_PROBLEM STATEMENT_
Report, as a bare number, how many lines of the material below contain the word "parts".

_SUPPLIED DATA_
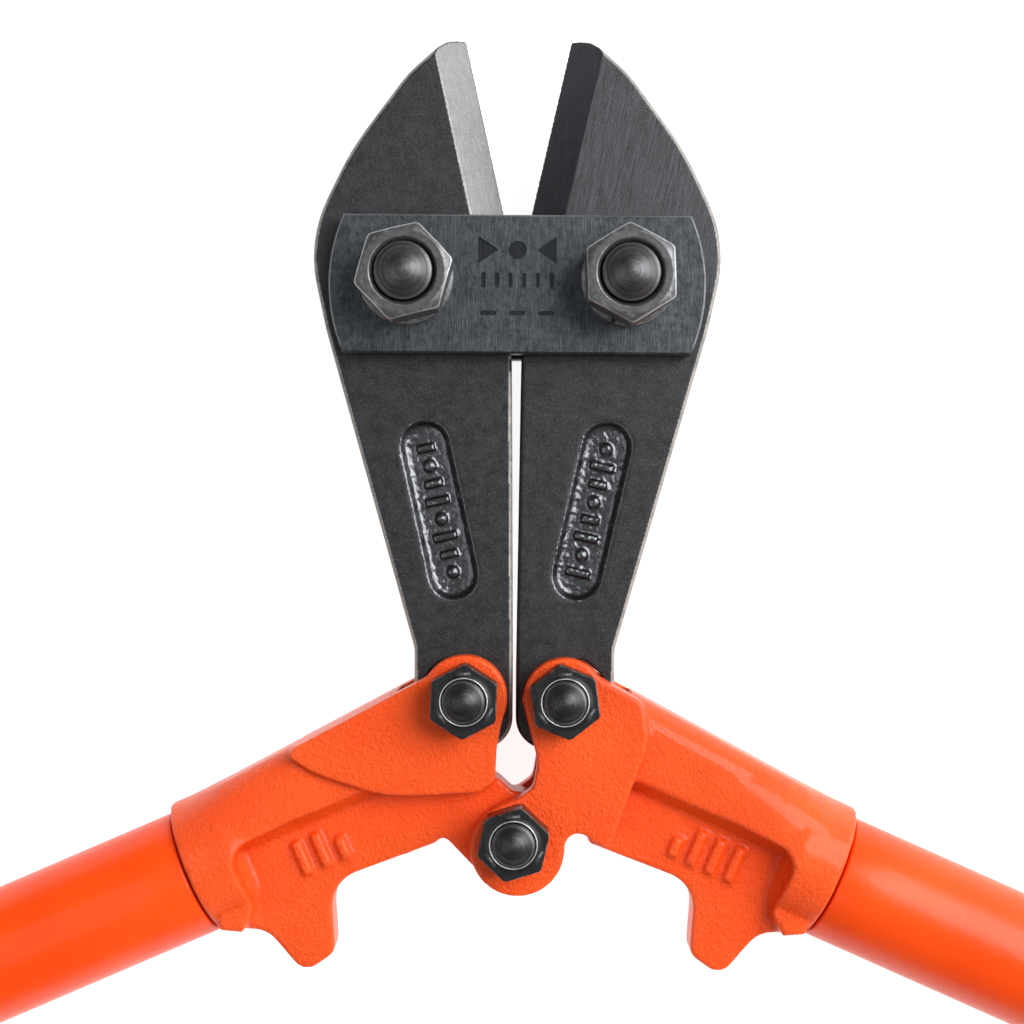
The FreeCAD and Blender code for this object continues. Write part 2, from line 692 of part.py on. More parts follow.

* * *

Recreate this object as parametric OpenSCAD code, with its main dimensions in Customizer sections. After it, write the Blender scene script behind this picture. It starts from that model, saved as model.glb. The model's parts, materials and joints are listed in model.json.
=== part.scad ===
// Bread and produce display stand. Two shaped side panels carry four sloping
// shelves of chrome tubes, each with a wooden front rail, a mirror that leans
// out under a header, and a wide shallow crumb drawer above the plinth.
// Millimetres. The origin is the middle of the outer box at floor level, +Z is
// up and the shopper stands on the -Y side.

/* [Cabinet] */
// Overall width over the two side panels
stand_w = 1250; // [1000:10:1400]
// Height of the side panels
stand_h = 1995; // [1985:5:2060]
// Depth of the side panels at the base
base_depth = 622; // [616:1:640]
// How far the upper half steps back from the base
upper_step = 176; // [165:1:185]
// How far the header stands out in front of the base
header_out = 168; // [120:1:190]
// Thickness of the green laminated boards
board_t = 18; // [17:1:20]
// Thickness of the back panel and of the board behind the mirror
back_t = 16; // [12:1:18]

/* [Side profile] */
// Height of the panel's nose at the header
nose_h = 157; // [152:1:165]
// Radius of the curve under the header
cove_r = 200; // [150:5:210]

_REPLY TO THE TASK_
2